Job -> Reproduce each line of the listing exactly.

════════════════

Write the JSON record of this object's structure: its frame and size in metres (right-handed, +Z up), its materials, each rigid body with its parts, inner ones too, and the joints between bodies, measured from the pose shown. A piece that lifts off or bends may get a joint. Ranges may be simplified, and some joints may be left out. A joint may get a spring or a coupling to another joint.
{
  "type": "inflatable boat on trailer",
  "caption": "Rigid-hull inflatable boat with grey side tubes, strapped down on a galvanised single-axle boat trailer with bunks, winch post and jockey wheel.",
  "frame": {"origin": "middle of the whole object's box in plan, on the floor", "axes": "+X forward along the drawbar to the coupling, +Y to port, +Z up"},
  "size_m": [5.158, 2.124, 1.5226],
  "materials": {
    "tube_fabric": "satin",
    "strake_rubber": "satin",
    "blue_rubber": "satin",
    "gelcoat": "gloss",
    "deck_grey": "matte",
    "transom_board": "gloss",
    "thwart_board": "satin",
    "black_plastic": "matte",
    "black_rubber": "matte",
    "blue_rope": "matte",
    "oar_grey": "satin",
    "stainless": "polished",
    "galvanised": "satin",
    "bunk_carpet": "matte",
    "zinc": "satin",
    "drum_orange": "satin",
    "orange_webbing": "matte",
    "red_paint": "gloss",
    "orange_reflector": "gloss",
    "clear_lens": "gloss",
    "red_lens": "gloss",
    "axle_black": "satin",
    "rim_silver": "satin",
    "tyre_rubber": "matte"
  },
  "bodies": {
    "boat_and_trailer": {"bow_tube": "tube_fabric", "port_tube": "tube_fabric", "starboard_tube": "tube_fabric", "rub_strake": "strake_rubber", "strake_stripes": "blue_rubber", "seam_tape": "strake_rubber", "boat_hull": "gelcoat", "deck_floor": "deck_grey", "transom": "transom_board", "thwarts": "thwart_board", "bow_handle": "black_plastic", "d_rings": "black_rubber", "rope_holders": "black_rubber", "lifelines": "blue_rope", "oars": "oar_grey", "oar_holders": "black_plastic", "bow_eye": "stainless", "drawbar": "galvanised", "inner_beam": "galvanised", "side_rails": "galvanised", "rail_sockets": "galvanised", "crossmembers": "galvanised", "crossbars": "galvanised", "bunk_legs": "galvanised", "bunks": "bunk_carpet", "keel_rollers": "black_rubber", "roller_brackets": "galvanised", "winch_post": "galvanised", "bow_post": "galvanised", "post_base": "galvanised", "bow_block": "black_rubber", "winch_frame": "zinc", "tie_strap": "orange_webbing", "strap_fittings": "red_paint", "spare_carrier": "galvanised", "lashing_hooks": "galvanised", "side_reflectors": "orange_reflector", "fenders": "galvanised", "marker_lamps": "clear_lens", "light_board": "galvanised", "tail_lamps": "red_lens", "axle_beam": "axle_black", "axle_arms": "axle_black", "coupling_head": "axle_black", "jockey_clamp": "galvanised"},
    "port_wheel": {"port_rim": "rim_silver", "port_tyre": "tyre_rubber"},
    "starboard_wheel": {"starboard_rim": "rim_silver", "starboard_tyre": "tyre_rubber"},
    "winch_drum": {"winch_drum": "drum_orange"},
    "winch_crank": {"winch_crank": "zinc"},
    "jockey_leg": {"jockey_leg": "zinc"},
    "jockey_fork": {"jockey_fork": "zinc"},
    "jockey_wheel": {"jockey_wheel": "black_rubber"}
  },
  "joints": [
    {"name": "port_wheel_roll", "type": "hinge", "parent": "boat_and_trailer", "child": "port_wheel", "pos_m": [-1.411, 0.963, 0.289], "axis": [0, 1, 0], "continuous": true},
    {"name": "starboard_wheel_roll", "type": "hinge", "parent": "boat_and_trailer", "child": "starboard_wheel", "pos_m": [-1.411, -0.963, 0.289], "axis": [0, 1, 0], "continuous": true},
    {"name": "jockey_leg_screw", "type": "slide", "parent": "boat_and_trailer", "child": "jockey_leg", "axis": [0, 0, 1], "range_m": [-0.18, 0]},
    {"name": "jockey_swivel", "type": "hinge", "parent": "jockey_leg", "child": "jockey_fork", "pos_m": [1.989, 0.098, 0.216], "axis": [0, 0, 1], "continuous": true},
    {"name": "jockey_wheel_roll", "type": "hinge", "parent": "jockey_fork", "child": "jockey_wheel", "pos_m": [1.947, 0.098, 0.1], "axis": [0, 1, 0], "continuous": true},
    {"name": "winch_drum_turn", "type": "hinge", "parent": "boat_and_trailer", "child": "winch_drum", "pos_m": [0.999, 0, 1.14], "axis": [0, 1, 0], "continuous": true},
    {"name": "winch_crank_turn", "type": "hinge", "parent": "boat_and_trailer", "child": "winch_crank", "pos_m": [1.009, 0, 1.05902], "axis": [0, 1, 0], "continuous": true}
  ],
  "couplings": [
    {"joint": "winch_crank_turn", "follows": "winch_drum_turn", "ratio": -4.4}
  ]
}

════════════════

Reply ->
Write the JSON record of this object's structure: its frame and size in metres (right-handed, +Z up), its materials, each rigid body with its parts, inner ones too, and the joints between bodies, measured from the pose shown. A piece that lifts off or bends may get a joint. Ranges may be simplified, and some joints may be left out. A joint may get a spring or a coupling to another joint.
{
  "type": "inflatable boat on trailer",
  "caption": "Rigid-hull inflatable boat with grey side tubes, strapped down on a galvanised single-axle boat trailer with bunks, winch post and jockey wheel.",
  "frame": {"origin": "middle of the whole object's box in plan, on the floor", "axes": "+X forward along the drawbar to the coupling, +Y to port, +Z up"},
  "size_m": [5.158, 2.124, 1.5226],
  "materials": {
    "tube_fabric": "satin",
    "strake_rubber": "satin",
    "blue_rubber": "satin",
    "gelcoat": "gloss",
    "deck_grey": "matte",
    "transom_board": "gloss",
    "thwart_board": "satin",
    "black_plastic": "matte",
    "black_rubber": "matte",
    "blue_rope": "matte",
    "oar_grey": "satin",
    "stainless": "polished",
    "galvanised": "satin",
    "bunk_carpet": "matte",
    "zinc": "satin",
    "drum_orange": "satin",
    "orange_webbing": "matte",
    "red_paint": "gloss",
    "orange_reflector": "gloss",
    "clear_lens": "gloss",
    "red_lens": "gloss",
    "axle_black": "satin",
    "rim_silver": "satin",
    "tyre_rubber": "matte"
  },
  "bodies": {
    "boat_and_trailer": {"bow_tube": "tube_fabric", "port_tube": "tube_fabric", "starboard_tube": "tube_fabric", "rub_strake": "strake_rubber", "strake_stripes": "blue_rubber", "seam_tape": "strake_rubber", "boat_hull": "gelcoat", "deck_floor": "deck_grey", "transom": "transom_board", "thwarts": "thwart_board", "bow_handle": "black_plastic", "d_rings": "black_rubber", "rope_holders": "black_rubber", "lifelines": "blue_rope", "oars": "oar_grey", "oar_holders": "black_plastic", "bow_eye": "stainless", "drawbar": "galvanised", "inner_beam": "galvanised", "side_rails": "galvanised", "rail_sockets": "galvanised", "crossmembers": "galvanised", "crossbars": "galvanised", "bunk_legs": "galvanised", "bunks": "bunk_carpet", "keel_rollers": "black_rubber", "roller_brackets": "galvanised", "winch_post": "galvanised", "bow_post": "galvanised", "post_base": "galvanised", "bow_block": "black_rubber", "winch_frame": "zinc", "tie_strap": "orange_webbing", "strap_fittings": "red_paint", "spare_carrier": "galvanised", "lashing_hooks": "galvanised", "side_reflectors": "orange_reflector", "fenders": "galvanised", "marker_lamps": "clear_lens", "light_board": "galvanised", "tail_lamps": "red_lens", "axle_beam": "axle_black", "axle_arms": "axle_black", "coupling_head": "axle_black", "jockey_clamp": "galvanised"},
    "port_wheel": {"port_rim": "rim_silver", "port_tyre": "tyre_rubber"},
    "starboard_wheel": {"starboard_rim": "rim_silver", "starboard_tyre": "tyre_rubber"},
    "winch_drum": {"winch_drum": "drum_orange"},
    "winch_crank": {"winch_crank": "zinc"},
    "jockey_leg": {"jockey_leg": "zinc"},
    "jockey_fork": {"jockey_fork": "zinc"},
    "jockey_wheel": {"jockey_wheel": "black_rubber"}
  },
  "joints": [
    {"name": "port_wheel_roll", "type": "hinge", "parent": "boat_and_trailer", "child": "port_wheel", "pos_m": [-1.411, 0.963, 0.289], "axis": [0, 1, 0], "continuous": true},
    {"name": "starboard_wheel_roll", "type": "hinge", "parent": "boat_and_trailer", "child": "starboard_wheel", "pos_m": [-1.411, -0.963, 0.289], "axis": [0, 1, 0], "continuous": true},
    {"name": "jockey_leg_screw", "type": "slide", "parent": "boat_and_trailer", "child": "jockey_leg", "axis": [0, 0, 1], "range_m": [-0.18, 0]},
    {"name": "jockey_swivel", "type": "hinge", "parent": "jockey_leg", "child": "jockey_fork", "pos_m": [1.989, 0.098, 0.216], "axis": [0, 0, 1], "continuous": true},
    {"name": "jockey_wheel_roll", "type": "hinge", "parent": "jockey_fork", "child": "jockey_wheel", "pos_m": [1.947, 0.098, 0.1], "axis": [0, 1, 0], "continuous": true},
    {"name": "winch_drum_turn", "type": "hinge", "parent": "boat_and_trailer", "child": "winch_drum", "pos_m": [0.999, 0, 1.14], "axis": [0, 1, 0], "continuous": true},
    {"name": "winch_crank_turn", "type": "hinge", "parent": "boat_and_trailer", "child": "winch_crank", "pos_m": [1.009, 0, 1.05902], "axis": [0, 1, 0], "continuous": true}
  ],
  "couplings": [
    {"joint": "winch_crank_turn", "follows": "winch_drum_turn", "ratio": -4.4}
  ]
}